Without monitoring, circuit breakers are just guesswork.

Enable actuator:
management.endpoints.web.exposure.include: health, metrics

Track:

failure rate
slow call rate
circuit state transitions

Integrate with:

Prometheus
Grafana

👉 This helps you tune configs based on real data

🧠 Designing Effective Fallbacks

Fallbacks should be meaningful.

Bad fallback:
return null;

Good fallback strategies:

return cached data
return default response
show user-friendly message

Example:

public String fallback(Exception e) {
 return "Payment service temporarily unavailable.
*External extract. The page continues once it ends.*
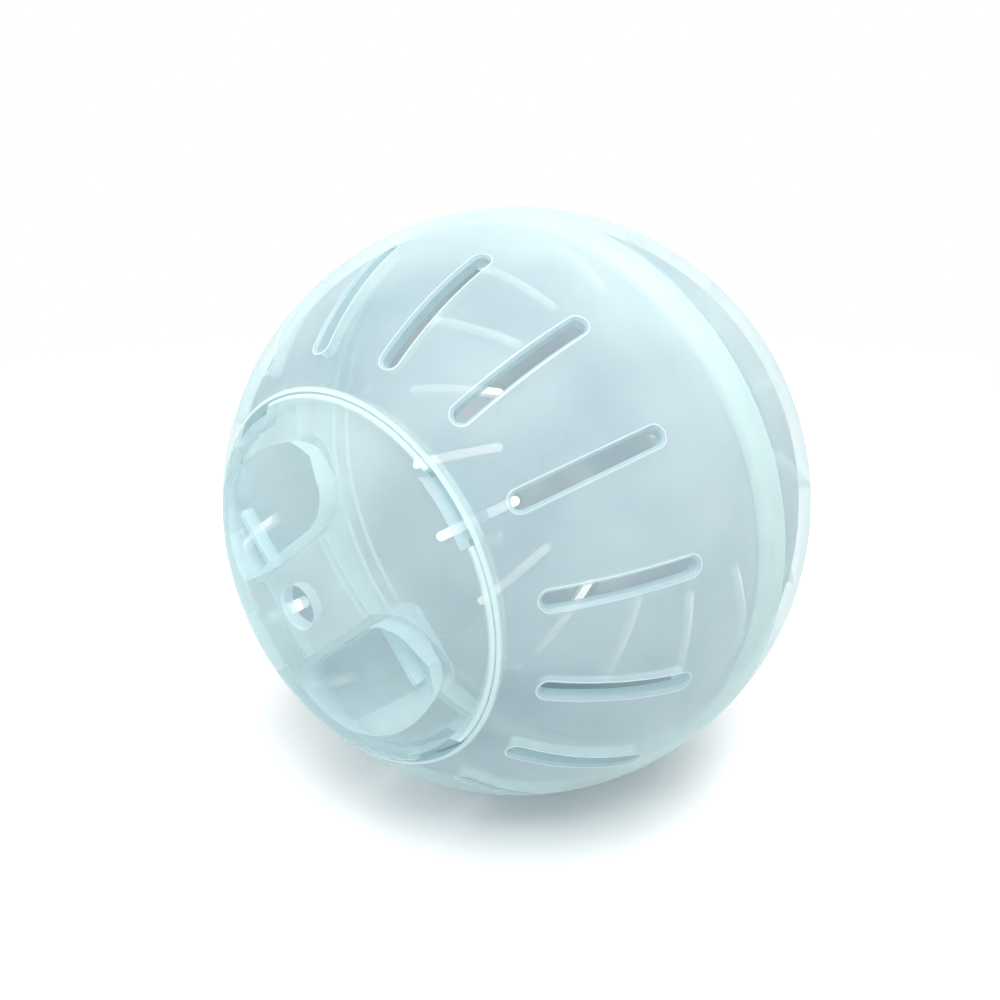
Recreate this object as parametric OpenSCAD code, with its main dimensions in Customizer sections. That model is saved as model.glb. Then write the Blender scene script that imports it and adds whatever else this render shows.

Please try again.";
}

⚠️ Common Production Mistakes

❌ Same config for all services
❌ Ignoring slow responses
❌ No timeout configuration
❌ Too aggressive retries
❌ No monitoring setup

🏗️ Real-World Flow
Let’s revisit the earlier example:
Client → Order Service → Payment Service

With resilience:

Retry handles temporary issues
The circuit breaker stops repeated failures
TimeLimiter avoids long waits
Bulkhead isolates resources

👉 Result: System stays stable even under failure

🏁 Final Thoughts

Circuit breakers are just one piece of the resilience puzzle.

To build production-grade systems:

Tune configurations carefully
Combine multiple patterns
Monitor everything
Design meaningful fallbacks

The goal is not to eliminate failures.
👉 The goal is to handle failures gracefully without impacting the entire system

Failures are not rare events — they are inevitable.
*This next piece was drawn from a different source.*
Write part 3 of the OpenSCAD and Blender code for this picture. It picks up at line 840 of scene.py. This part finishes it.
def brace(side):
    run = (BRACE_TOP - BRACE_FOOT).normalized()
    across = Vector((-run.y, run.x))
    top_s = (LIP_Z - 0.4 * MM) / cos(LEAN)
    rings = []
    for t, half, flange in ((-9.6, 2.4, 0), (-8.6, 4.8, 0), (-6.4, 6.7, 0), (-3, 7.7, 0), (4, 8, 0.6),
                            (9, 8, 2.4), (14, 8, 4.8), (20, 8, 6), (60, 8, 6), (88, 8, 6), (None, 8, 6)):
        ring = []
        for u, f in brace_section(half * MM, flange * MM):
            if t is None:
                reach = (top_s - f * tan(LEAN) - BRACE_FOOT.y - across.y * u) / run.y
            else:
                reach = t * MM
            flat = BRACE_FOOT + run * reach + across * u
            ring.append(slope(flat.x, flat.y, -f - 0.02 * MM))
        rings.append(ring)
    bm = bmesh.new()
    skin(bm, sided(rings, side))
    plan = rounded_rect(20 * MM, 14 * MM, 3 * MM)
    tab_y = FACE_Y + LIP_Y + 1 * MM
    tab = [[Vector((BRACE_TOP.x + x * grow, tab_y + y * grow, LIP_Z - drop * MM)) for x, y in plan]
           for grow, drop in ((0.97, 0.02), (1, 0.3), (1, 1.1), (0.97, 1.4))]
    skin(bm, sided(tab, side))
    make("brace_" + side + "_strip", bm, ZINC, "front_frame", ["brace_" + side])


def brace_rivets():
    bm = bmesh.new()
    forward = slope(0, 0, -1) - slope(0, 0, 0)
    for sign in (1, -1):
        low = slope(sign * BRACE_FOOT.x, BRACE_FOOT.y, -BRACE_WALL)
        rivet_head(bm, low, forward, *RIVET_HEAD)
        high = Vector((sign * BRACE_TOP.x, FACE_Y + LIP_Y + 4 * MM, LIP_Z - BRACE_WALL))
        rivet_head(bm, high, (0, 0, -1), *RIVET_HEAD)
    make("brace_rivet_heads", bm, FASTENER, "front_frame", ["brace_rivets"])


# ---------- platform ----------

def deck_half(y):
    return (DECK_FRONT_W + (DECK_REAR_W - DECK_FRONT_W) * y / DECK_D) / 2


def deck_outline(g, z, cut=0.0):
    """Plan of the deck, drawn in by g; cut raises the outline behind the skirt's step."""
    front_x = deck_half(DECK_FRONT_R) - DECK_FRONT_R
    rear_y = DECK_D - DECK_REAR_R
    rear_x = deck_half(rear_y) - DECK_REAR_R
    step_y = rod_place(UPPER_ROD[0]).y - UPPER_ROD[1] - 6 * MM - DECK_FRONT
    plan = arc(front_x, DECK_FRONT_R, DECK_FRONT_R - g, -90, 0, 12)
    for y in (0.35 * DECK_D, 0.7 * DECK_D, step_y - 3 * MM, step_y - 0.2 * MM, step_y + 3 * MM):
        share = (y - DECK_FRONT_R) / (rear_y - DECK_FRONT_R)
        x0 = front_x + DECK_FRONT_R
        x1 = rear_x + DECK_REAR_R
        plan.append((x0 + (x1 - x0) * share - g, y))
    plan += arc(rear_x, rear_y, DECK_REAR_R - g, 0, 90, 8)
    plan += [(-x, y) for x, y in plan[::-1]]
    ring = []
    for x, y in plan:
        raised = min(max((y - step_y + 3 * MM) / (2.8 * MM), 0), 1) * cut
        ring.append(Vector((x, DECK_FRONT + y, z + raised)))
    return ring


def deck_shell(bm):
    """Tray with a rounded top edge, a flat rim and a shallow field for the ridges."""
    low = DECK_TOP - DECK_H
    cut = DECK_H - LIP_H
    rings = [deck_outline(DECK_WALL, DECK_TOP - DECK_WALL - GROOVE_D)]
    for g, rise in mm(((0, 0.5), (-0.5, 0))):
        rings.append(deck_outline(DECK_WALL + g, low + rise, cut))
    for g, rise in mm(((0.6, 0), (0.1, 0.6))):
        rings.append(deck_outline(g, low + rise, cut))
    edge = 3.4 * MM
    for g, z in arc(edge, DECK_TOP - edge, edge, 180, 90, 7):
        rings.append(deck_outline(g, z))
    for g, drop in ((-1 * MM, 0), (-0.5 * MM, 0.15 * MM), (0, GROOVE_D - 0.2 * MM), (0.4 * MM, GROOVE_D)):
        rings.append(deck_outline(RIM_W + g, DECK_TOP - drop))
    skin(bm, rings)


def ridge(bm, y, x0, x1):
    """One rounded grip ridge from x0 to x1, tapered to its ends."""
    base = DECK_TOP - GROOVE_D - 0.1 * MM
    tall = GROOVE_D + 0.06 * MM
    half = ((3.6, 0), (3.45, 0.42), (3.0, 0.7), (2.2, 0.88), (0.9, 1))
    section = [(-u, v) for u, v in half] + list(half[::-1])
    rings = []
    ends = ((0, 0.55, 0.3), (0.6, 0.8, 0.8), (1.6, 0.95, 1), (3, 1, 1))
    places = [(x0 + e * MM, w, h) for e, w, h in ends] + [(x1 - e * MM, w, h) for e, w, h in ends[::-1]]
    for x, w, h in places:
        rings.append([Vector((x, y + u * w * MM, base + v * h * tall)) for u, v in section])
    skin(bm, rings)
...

What separates a stable system from an outage is how well it is designed to handle those failures.

Circuit breakers, timeouts, retries, and bulkheads are not optional optimisations — they are fundamental to building reliable systems.

Top comments (1)

buildbasekit • Apr 13

This is a solid breakdown.

A lot of people stop at basic circuit breaker setups and miss how slow calls actually kill the system before failures even show up.

The slowCallRate + TimeLimiter combo is probably the most underrated part here.

Curious, how do you usually decide those thresholds in real systems, based on historical metrics or trial and tuning?